Windows-7-6.1.7601-SP1 Python 3.6.1 |Anaconda custom (64-bit)| (default, May 11 2017, 13:25:24) [MSC v.1900 64 bit (AMD64)] NumPy 1.13.3 SciPy 1.0.0 gensim 2.3.0 FAST_VERSION 0

menshikh-iv commented 7 years ago

Thanks for the report @init-random, your problem reproduced with the latest version of gensim.

piskvorky commented 7 years ago

IMO Phrases need a proper rewrite (both for performance and for cleaning up the logic, the API). Also related to the Bounter optimizations.

gojomo commented 6 years ago

Phrase detection is 'greedy'; if a token is consumed by an earlier-in-the-text phrase meeting the current threshold, it won't be available for a later phrase, even if the later phrase is 'stronger' (would be found even at a tougher threshold). As far as I know the phrases-detection in Google's word2vec.c release, which I believe inspired this code, behaves the same way.

init-random commented 6 years ago

@gojomo thank you for the explanation. Yes, that does seem to be the case.

>> cat in.txt 
i went to toys r us
we are at babies r us
where is babies r us
do you mean toys r us
>> ./word2phrase -train in.txt -output phrases.txt -threshold 1 -min-count 1
>> cat phrases.txt 
 i went to toys_r us
 we are at babies_r us
 where is babies_r us
 do you mean toys_r us

I guess my underlying assumption in using this was that it was looking at a sliding window of bigrams as described in figure 5.1 of the Chris Manning book https://nlp.stanford.edu/fsnlp/promo/colloc.pdf. Also, in the bounter bigram count examples it uses a sliding window.

It seems like the greedy approach might be an engineering/optimization decision?
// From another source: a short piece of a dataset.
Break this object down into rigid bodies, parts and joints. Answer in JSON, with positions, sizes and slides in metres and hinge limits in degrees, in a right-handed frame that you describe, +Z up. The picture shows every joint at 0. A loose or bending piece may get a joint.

Which might very well be the case given the word2phrase is targeted at billions of words.

If this is a feature, it might be nice to have an option to count/consider all bigrams?
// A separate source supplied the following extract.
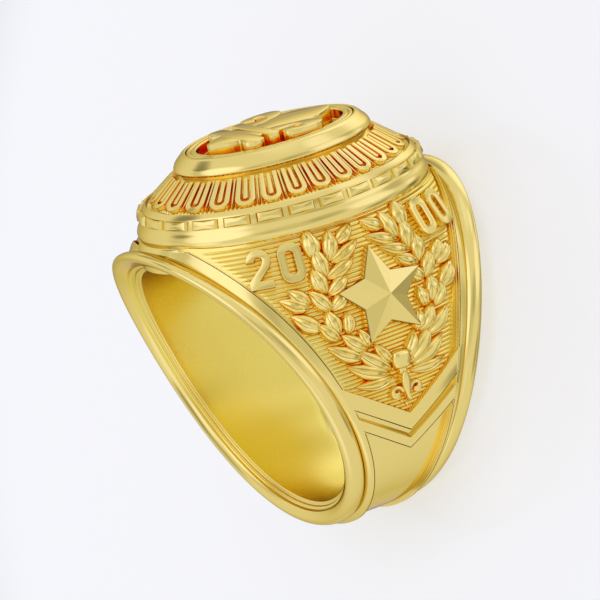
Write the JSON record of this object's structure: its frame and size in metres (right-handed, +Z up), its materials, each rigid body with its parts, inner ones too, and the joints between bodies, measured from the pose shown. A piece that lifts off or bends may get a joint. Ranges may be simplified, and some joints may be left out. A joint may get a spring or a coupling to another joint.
{
  "type": "class ring",
  "caption": "Gold class ring on its side, with flared moulded rims, laurel and star shoulder panels, chevrons, a brick-edged oval crown and a raised emblem plate.",
  "frame": {"origin": "middle of the finger hole, on its axis", "axes": "+Z up from the surface the ring lies on; the crown points along +Y and a little up, and X runs through the two shoulders"},
  "size_m": [0.0234, 0.0291, 0.0225],
  "materials": {
    "ring_gold": "polished yellow gold",
    "plate_gold": "polished yellow gold"
  },
  "bodies": {
    "root": {"ring_body": "ring_gold", "emblem_plate": "plate_gold"}
  },
  "joints": []
}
gojomo commented 6 years ago

Picking the stronger pairing does intuitively seem the better policy. The lookahead overhead shouldn't be too much, though you could imagine/contrive situations where the whole text's pairs would need to be scored before a single phrase-promotion occurs. (eg: every pair is over the threshold, but each slightly stronger than the one before, through to the end of the text.)

I wonder if in such a case iterative promotion to even-longer phrases could be checked immediately, perhaps via a merged/flattened frequencies-dictionary, instead of the current model of it happening in a completely different iteration. (That is, if a b c d e becomes a b c d e, the potential to phraseify (c, d_e) then is checked right away, from the same frequency info – rather than in some other pass using a separate frequency dictionary. And in that case (c, d_e) has a fair chance at outscoring (b, c), which it doesn't get a chance to do in two-separate-layered-passes.)
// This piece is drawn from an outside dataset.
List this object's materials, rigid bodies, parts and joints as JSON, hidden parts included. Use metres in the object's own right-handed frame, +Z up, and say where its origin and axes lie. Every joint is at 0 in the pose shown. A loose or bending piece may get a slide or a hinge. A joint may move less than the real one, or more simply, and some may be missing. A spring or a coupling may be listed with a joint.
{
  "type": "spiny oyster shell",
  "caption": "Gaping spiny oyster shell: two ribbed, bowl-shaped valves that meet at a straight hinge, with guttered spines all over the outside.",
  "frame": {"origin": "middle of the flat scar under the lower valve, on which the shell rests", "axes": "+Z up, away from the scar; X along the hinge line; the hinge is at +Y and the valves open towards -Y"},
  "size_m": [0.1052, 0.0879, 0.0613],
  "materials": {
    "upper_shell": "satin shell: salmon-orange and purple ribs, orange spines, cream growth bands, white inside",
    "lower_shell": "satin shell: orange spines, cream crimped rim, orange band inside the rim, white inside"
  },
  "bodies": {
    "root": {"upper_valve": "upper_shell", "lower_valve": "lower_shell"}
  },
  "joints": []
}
init-random commented 6 years ago

I don't see why you couldn't, but I can think of a few questions:

is the max size ngram a hyperparameter
in subsequent iterations the threshold is typically reduced. If done in a single pass would the threshold be a function of the ngram size, e.g. if T is the threshold for bigrams then the threshold for trigrams could be 0.67 * T
would all 1- to max-n-grams need to be stored; I imagine storage for larger ngrams could be optimized based on counts of their "sub ngrams" e.g. if a b is frequent but b c is not, then a b c may not be frequent (depending on threshold)
what do you do if a b and b c both pass the threshold, but a b c does not; would the higher score bigram get exported

gojomo commented 2 years ago

On duplicate #3367, @chaturv3di asks:

Is there value in implementing this, optimised [prefers-higher-scoring-bigram] version of analyze_sentence()?

[Update] PS: Would it be okay to (eventually) raise a PR for this?

If the alternate behavior doesn't cost too much more, and the case for its superiority is strong, a PR would be welcome. (As I mentioned in an earlier coment, this does seem intuitively the better policy.)

If the cost is noticeable – or it's determined that retaining compatibility with the original behavior (from the Google papers & word2vec.c release that were the model for this functionality ) is important – then we might want to include an option to keep the older behavior.